La veille, le magistrat avait repris ses investigations avec les responsables
de plusieurs sociétés d’importation et de stockage, entre
autres: MM. Jamil Saïd, propriétaire de “Al-Taka” et Adib Bassatini,
co-propriétaire de la “Cedra Energy Corporation”. Ce dernier s’est
excusé de l’absence de ses deux frères (Bahaa et Riad) pour
n’avoir pas répondu à la convocation du juge, parce que se
trouvant à l’étranger.
En plus de M. Barsoumian, le magistrat a, également, entendu
M. Ziad Nasr, conseiller de l’ancien ministre pour les questions d’informatique,
après avoir consigné, au préalable, les dépositions
des directeurs en poste à la raffinerie de Tripoli.
Selon les sources judiciaires, les importateurs de dérivés
pétroliers savaient que les produits qu’ils manipulaient sont d’une
importance stratégique, en rapport avec la sécurité
nationale.
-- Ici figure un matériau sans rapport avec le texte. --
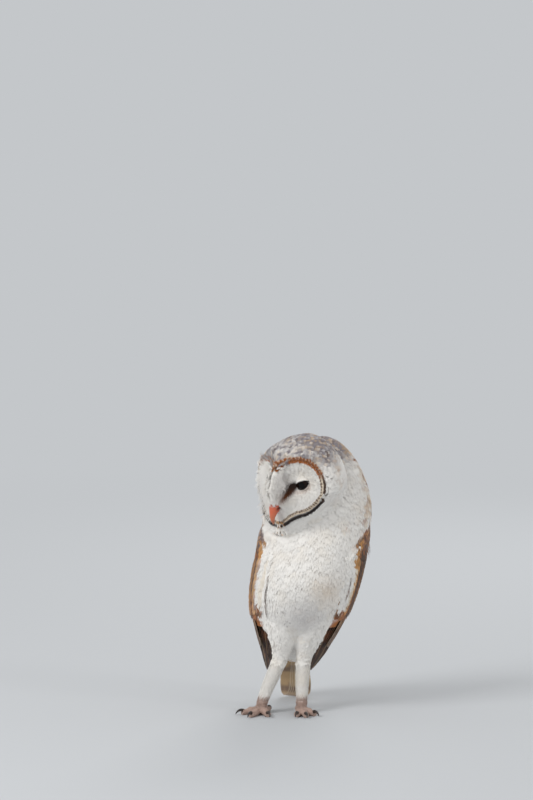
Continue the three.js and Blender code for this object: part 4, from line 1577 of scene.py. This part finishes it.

C’est pourquoi, ajoutent les sources mentionnées, quiconque
enfreint cette règle touchant aux intérêts du Trésor,
encourt des sanctions très sévères.
Fait à signaler: la réouverture de ce dossier a permis
à de nombreuses sociétés exclues, ces dernières
années, des adjudications, de reprendre leurs activités,
après les avoir transférées à l’étranger,
suite à la fermeture du marché local.
Un premier rebondissement était signalé lundi dernier,
avec la découverte d’effets financiers totalisant plus de sept millions
de dollars, parmi les documents saisis par les inspecteurs du bureau pour
la répression des fraudes, lors d’une perquisition au domicile de
Naji Azar.
Par la suite, un membre du Barreau a été impliqué
dans l’affaire. Ce dernier avait été entendu par le procureur
financier, en même temps qu’un employé de la société
Petro-Trade, promu au poste de directeur général, alors que
lui-même dirigeait la société à distance.
D’après des sources judiciaires, cette société
aurait acheté 35.000 tonnes de produits pétroliers au ministère
du Pétrole au prix de sept dollars la tonne, pour les revendre à
quinze dollars à un intermédiaire qui les a cédées
à un prix supérieur à une firme italienne.
A son tour, celle-ci a vendu les 35.000 tonnes à la société
américaine “Amco”, laquelle les a livrées, en fin de compte,
à une raffinerie de Houston (USA) au prix de 70 dollars, soit dix
fois plus cher. Il a été établi, par ailleurs, que
les produits réexportés n’étaient pas des résidus
pétroliers, mais du pétrole léger.
En ce qui concerne l’avocat impliqué dans le trafic des résidus,
l’avocat général Hammoud a avisé l’Ordre des avocats
de la situation illégale de l’un de ses membres qui a admis sa qualité
de commerçant.
L’enquête s’oriente, actuellement, vers la dilapidation et détournement
de fonds publics; la fraude dans les spécifications techniques et
les opérations illégales.
L’avocat général du Parquet financier a déjà
interrogé depuis l’ouverture de l’enquête: Youssef Issa, chef
du département aux installations de Tripoli; Samih Hammoud, chef
de département au ministère du Pétrole; Badaoui Semaan,
chef du département financier; Nadim Khoury, directeur général
des installations; Georges Abed, directeur du terminal de Tripoli; Hassan
Mokaddem, directeur de la raffinerie; Hussein Daher, responsable technique;
Abdallah Awada, chef du laboratoire; Khalil Ambriz, directeur des installations
à Zahrani; Wadad Saadé, responsable des affaires commerciales
et Barakat Barakat, fonctionnaire.
Toujours dans le cadre de l’enquête, M. Hammoud a recueilli les
dépositions de: Naji Azar, Elie Najjar, Georges Abou-Haïdar,
Farès Moursel et Béchara Dib.
TRABOULSI: “JE NE PEUX RIEN DIRE EN CE MOMENT...”
M. Sleiman
Traboulsi, ministre du Pétrole, des Ressources hydrauliques et électriques,
se trouvait en tournée à Tripoli, quand nous avons pu le
toucher au téléphone.
Traboulsi: la Justice tranchera.
Il venait d’apprendre l’arrestation de son prédécesseur,
mais s’est excusé de ne pouvoir rien nous déclarer. “Le procureur
financier, dit-il, a fermé son cellulaire et ne communique avec
personne. L’affaire est entre les mains de la Justice et elle seule est
habilitée à décider du sort à réserver
aux personnes qui y sont impliquées.”